Loews Corporation (L), run by the Tisch family, has often been compared to a baby Berkshire (BER) alongside Brookfield Asset Management (BAM) or Markel (MKL). The company owns outright or holds stakes in several companies, both public and private. Unlike a company that trades at a discount to its earnings power, Loews trades at a discount to its hard assets. As often seen with this type of corporate structure, a conglomerate discount is applied and the stock can look attractive on a sum-of-the-parts basis.
A brief summary of its holdings can be found here.
The company is well aware of the discount, which has been persistent over the years. The company is a perpetual buyer of its own stock on the open market, which takes advantage of the discount for the benefit of shareholders. From 2007 to the most recent quarter, just under 25% of the shares outstanding have been repurchased.
As for the unlisted components of the stock, the hotel portfolio is carried at book value, but the real estate values have grown immensely since their purchase. The natural gas acreage via the Highmount Exploration subsidiary has also shown promise, and JVs and purchases have been undertaken by others in the same field. There are also unlisted securities on the balance sheet: Cash, CNA preferred stock, Boardwalk (BWP) Class B units and some Boardwalk debt.
The stock has been featured in Barron’s, Value Investor’s Club, and numerous blogs that break down the figures. Depending on the figures and valuations, the stock is undervalued by 10-20% of its underlying assets without accounting for any future growth. I have very little to add from a quantitative analysis standpoint, but I have some ruminations about the discount and why it should close.

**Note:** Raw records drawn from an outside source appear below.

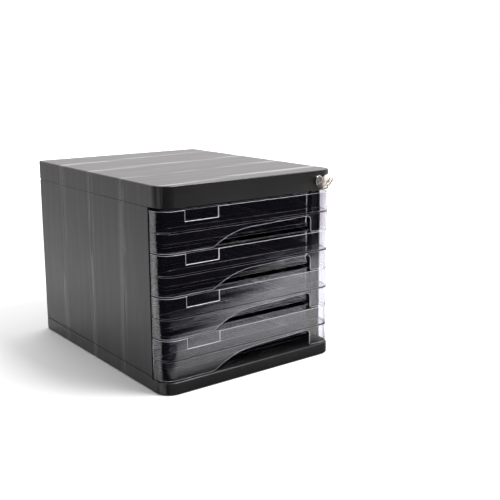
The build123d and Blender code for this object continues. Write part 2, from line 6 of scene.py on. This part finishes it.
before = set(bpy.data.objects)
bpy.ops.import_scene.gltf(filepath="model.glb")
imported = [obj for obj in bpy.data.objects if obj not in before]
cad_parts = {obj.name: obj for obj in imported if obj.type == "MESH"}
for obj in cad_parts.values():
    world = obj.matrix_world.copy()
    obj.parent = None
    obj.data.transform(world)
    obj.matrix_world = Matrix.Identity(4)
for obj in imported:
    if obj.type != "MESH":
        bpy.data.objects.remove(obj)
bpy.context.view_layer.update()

# The desktop file drawer in its studio. Metres, in the frame of the CAD model: +X to the right
# seen from the front, +Y to the rear, +Z up, the origin on the table under the case's middle.

# ---- Camera, from the photograph's straight edges ------------------------------------------
CAMERA_PLACE = (-0.5966, -0.9471, 0.3833)
CAMERA_AZIMUTH = -37.12
CAMERA_ELEVATION = 11.07
CAMERA_ROLL = -0.27
CAMERA_LENS_MM = 58.98
SENSOR_MM = 36.0
CAMERA_SHIFT_Y = -0.05

# ---- Studio ----------------------------------------------------------------------------------
FLOOR_SIZE = 12.0
FLOOR_WHITE = 0.8
# Faint glow that gloss and clear plastic see on the table before its edge and in its painted shadow
# strip.
DARK_FLOOR_AND_PAINTED_SHADOW = (0.045, 0.042, 0.056)
DARK_ROOM = (0.055, 0.051, 0.070)
WHITE_ROOM = (1.45, 1.41, 1.42)
FADE_START = 0.7  # distance from the object at which the table turns plain white in the picture
FADE_END = 2.2
# In gloss and through clear plastic, the table has a painted contact shadow: a dark strip along the
# case's front. These are distances to the front of the origin: the strip fades out from the first to
# the second.
SHADOW_STRIP_FADE_START = 0.20
SHADOW_STRIP_FADE_END = 0.245
SHADOW_STRIP_REAR = 0.17  # it starts here, at the case's front
SHADOW_STRIP_REAR_BLUR = 0.05
# The white table and the bright rear of the studio lie beyond a line on the floor, in front of
# the object; what lies before it is dark, and the drawers' fronts mirror both.
BRIGHT_WAY = (0.5, 0.866, 0.0)
TABLE_EDGE = -0.2806
TABLE_EDGE_BLUR = 0.03
REAR_DARK = -0.35
REAR_BRIGHT = 0.85
AMBIENT = (0.42, 0.42, 0.42)
SOFTBOX_PLACE = (0.5, 0.5, 2.0)
SOFTBOX_SIZE = 2.2
SOFTBOX_POWER = 34.0
TABLE_LIGHT_PLACE = (0.35, -0.55, 1.1)
TABLE_LIGHT_SIZE = 0.5
TABLE_LIGHT_POWER = 22.0

# ---- Finish ----------------------------------------------------------------------------------
# Streaks on the case: glossier flow marks, and their lighter colour is painted sheen.
STREAK_PITCH = 0.0833
STREAK_START = 0.034
STREAK_WANDER = 0.022
STREAK_SLANT = 0.12
STREAK_BAND = 0.16
STREAK_FAINT = 0.12
STREAK_RIDGE = (0.42, 0.51, 0.60)  # levels of the fine noise where a streak starts, peaks, ends
CASE_DARK = (0.0068, 0.0062, 0.0062)
CASE_LIGHT = (0.0098, 0.0090, 0.0090)
STREAK_PAINTED_SHEEN = (0.054, 0.050, 0.050)
CASE_ROUGHNESS = 0.37
STREAK_ROUGHNESS = 0.13
CASE_IOR = 1.46
CLEAR_DARK = (0.70, 0.69, 0.74)
CLEAR_LIGHT = (0.75, 0.74, 0.78)
CLEAR_HAZE = 0.006
CLEAR_IOR = 1.5
# Painted highlight on the drawers' rounded edges: a pale, less clear plastic.
EDGE_HIGHLIGHT_DARK = (0.60, 0.59, 0.66)
EDGE_HIGHLIGHT_LIGHT = (0.82, 0.81, 0.86)
EDGE_HIGHLIGHT_CLARITY = 0.35
INNER_COLOUR = (0.03, 0.03, 0.032)
RUBBER_COLOUR = (0.022, 0.022, 0.022)
CHROME = (0.80, 0.80, 0.81)
CHROME_WORN = (0.74, 0.73, 0.73)
PLUG_NICKEL = (0.66, 0.65, 0.63)
PLUG_NICKEL_WORN = (0.52, 0.50, 0.48)
KEY_NICKEL = (0.70, 0.66, 0.61)
KEY_NICKEL_WORN = (0.42, 0.36, 0.31)
ZINC = (0.60, 0.60, 0.58)
ZINC_WORN = (0.50, 0.48, 0.42)
BRASS = (0.74, 0.56, 0.28)
BRASS_WORN = (0.60, 0.42, 0.20)
ROUNDED_ANGLE = 35  # degrees; a sharper turn between two faces gets a rounded edge
WELD_REACH = 0.000005
CASE_EDGE = 0.0005
CLEAR_EDGE = 0.0004
METAL_EDGE = 0.00025


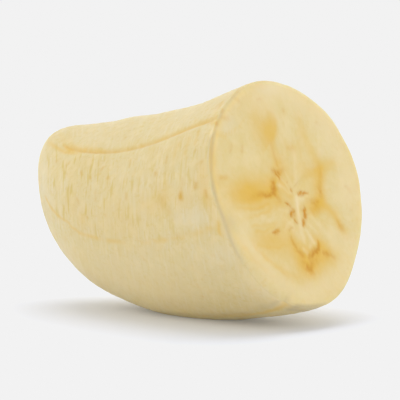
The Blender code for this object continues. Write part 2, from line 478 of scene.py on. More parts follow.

I would classify the conglomerate discount as being the result of two different types of structures. First is a holding company, where a parent holds stakes in companies. In such cases, GAAP earnings can be convoluted because the earnings do not actually pass up to the parent. From a real world perspective, the parent transitively benefits from the earnings being reinvested at the company level and increasing the value of the stake. The stock market does not seem to be a big fan of such a structure, as it inhibits realization of underlying value.
The other dynamic of conglomerate discounts seems to be companies with unrelated segments -- some boring, some sexy. Even though earnings go straight through the parent company, a discount is still applied because the earnings might not be optimally reinvested or a stagnant segment obscures an attractive one.
When I think of Loews, it falls vaguely under the former classification. At the same time, what is actually occurring at Loews is not typical of other holding companies. A lot of the earnings from BWP and Diamond Offshore Drilling (DO) make their way into the parent through dividends, which are fairly close to the earnings of those stakes due to the distribution policy of DO and the MLP structure of BWP.
Loews has acted responsibly in the past to minimize the tax implications of its moves to increase shareholder value. Stocks that have well-aligned managers have made for competent management in past investments of mine. The Lorillard (LO) spinoff was done in a way that resulted in no taxes being paid.
In the instance of the shares of BWP and DO, the way to fully realize their value is through receiving the dividend checks every quarter, as opposed to liquidating the holdings. The taxes on such a sale would be a big hit to the value of Loews, as the assets have appreciated significantly since their purchase. So for the very reason that I suspect the market is applying a discount to net asset value of the company, I am inclined to fairly value them, as the status quo is resulting in the full realization of their value. If Loews were to get rid of the shares, it would most likely be through a tax-free mechanism, and in the meantime they are maximizing the value better than the market understands.
The crucial factor to recognize, other than the one just stated, is that Loews has consistently increased its value over time. Repurchasing its shares at a discount is additional gravy on top of the discount, because it only widens the disparity of per share value and price. That the price has not followed, or that the discount has existed in the past, bears little relevance to the ultimate value of the company. Unlike some other speculative stocks I have looked at, Loews possesses all the characteristics of a solid investment. The company’s actions have consistently exhibited all the characteristics of excellent capital allocation and maximization of shareholder value, and patient investors will be rewarded.